В настоящих очерках социально-публицистического характера нет места для изучения идей и духовных реальностей. Реальности эти появляются в них лишь постольку, поскольку облекаются в общественно организованную форму:социальной группы, класса, партии. Известно, какую огромную социально-формирующую силу представляет религия. История христианских обществ не может быть построена без истории Церкви. Для классических эпох христианской культуры общество и Церковь совпадают. Однако в эпохи упадка социальное значение Церкви сильно суживается. Историю XVIII и XIX столетий можно писать, отвлекаясь от христианских церквей и сект. Оказалось возможным и историю разложения императорской России схематически чертить без изображения церковного быта XIX века. Быть может, это было некоторым упущением. Картина дворянского упадка могла бы быть дополнена очерком церковного оскудения. Мы увидели бы приниженность духовенства, угодливых и честолюбивых иерархов, сельских священников, погрязших в пьянстве и любостяжании, распущенных монахов: во всей России едва ли удалось бы насчитать десятка два обителей, в которых теплилась духовная жизнь. Для религиозного взора это наблюдение открывает многое: из подробности общей картины оно может стать ключом, объясняющим целое. Именно здесь, в религиозном центре, иссякали духовные силы нации. Но эту связь не легко показать убедительно для всех. Зато для всех явственно совершается возрождение Церкви в очистительном горниле революции.
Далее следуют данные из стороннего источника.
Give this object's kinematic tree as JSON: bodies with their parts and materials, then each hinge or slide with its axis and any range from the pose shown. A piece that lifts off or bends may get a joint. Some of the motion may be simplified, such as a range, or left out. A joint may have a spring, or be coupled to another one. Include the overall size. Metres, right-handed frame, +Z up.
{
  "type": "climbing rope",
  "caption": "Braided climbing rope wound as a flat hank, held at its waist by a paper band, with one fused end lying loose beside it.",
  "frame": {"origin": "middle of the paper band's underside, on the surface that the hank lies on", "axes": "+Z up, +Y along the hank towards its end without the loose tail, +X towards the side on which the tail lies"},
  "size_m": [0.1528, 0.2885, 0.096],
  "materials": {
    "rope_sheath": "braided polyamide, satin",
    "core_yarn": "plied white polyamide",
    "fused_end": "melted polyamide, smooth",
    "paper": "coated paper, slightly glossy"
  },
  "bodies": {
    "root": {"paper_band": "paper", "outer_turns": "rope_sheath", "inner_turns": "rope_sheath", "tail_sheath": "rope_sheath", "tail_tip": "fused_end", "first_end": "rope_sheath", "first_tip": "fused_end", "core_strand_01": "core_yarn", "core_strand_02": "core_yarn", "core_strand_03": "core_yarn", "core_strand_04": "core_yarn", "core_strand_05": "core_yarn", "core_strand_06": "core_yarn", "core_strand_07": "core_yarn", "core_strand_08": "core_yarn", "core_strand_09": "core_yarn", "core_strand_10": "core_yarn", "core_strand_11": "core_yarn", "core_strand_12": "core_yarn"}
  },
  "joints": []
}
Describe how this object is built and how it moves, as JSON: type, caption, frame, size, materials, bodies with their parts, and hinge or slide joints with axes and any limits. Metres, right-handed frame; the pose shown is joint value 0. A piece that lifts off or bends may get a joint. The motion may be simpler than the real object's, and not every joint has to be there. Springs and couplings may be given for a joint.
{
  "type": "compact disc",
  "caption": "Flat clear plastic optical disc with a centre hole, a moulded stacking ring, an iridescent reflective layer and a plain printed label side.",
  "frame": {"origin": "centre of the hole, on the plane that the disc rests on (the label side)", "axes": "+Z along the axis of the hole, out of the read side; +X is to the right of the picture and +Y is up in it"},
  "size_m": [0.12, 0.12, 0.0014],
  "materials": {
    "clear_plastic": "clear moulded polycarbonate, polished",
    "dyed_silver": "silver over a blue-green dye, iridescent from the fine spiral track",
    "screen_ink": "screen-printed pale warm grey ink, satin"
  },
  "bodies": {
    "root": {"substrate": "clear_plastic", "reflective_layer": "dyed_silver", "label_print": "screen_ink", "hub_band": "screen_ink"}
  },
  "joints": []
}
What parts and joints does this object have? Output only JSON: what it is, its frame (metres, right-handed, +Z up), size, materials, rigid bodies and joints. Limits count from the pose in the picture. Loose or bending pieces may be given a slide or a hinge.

Один убедительный факт делает невозможным обойти Церковь в любом изображении русской революции (как возможно обойти ее в кратком очерке французской): о Церковь разбились в России волны разрушительных сил. Из всех организованных сил старой России Церковь одна устояла под напором большевиков. Церковь сделалась центром кристаллизации духовных антикоммунистических сил, ни малейшим образом не связывая себя с контрреволюцией или со старой Россией. И то и другое требует объяснений.

Если бы Церковь была столь же слаба в России, как в старой Франции, большевики, конечно не задумались бы поступить с ней по методу якобинцев: закрыть все храмы и расстрелять священников. В недостатке решимости или ненависти к христианству их подозревать не приходится. Они терпят культ потому, что рабочие и крестьяне в нем нуждаются и не позволят отнять его. С другой стороны, несомненно, революция вызвала широкий отход от Церкви или охлаждение к ней. Однако это охлаждение было далеко от прямой ненависти. Народ стал религиозным минималистом, скептиком, если угодно, только не богоборцем, каким хотела бы его сделать коммунистическая партия. Народ допустил вскрытие мощей без всякого протеста, народ допустил, хотя и с протестом, ограбление храмов, но он не допускает их закрытия. Он по-прежнему крестит в них своих детей и отпевает покойников: в деревне даже гражданские браки большая редкость. Этот минимальный ритуализм уживается с рационалистическим разложением религиозного сознания, о котором мы говорили выше.

Почему народ не пережил активной ненависти к Церкви, подобно передовой интеллигенции? Нужно думать, что грехи духовенства не были столь тяжки в народных глазах, чтобы поставить попа на одну доску с барином. Средний тип русского священника, в своей убогой простоте, обезоруживал народное сердце. Народ не уважал духовенства, но не питал к нему злобы. Встречались среди священников и праведники, которые примиряли ожесточенных. Праведники были, конечно, во всех сословиях. Но барин – бессребреник и филантроп – оставался чужд народу в своем духовном облике и потому подозрителен. А христианская святость была насквозь понятна и обаятельна. Но Церковь была дорога не служением пастыря, а красотою обряда, с которым сросся кровно народный быт.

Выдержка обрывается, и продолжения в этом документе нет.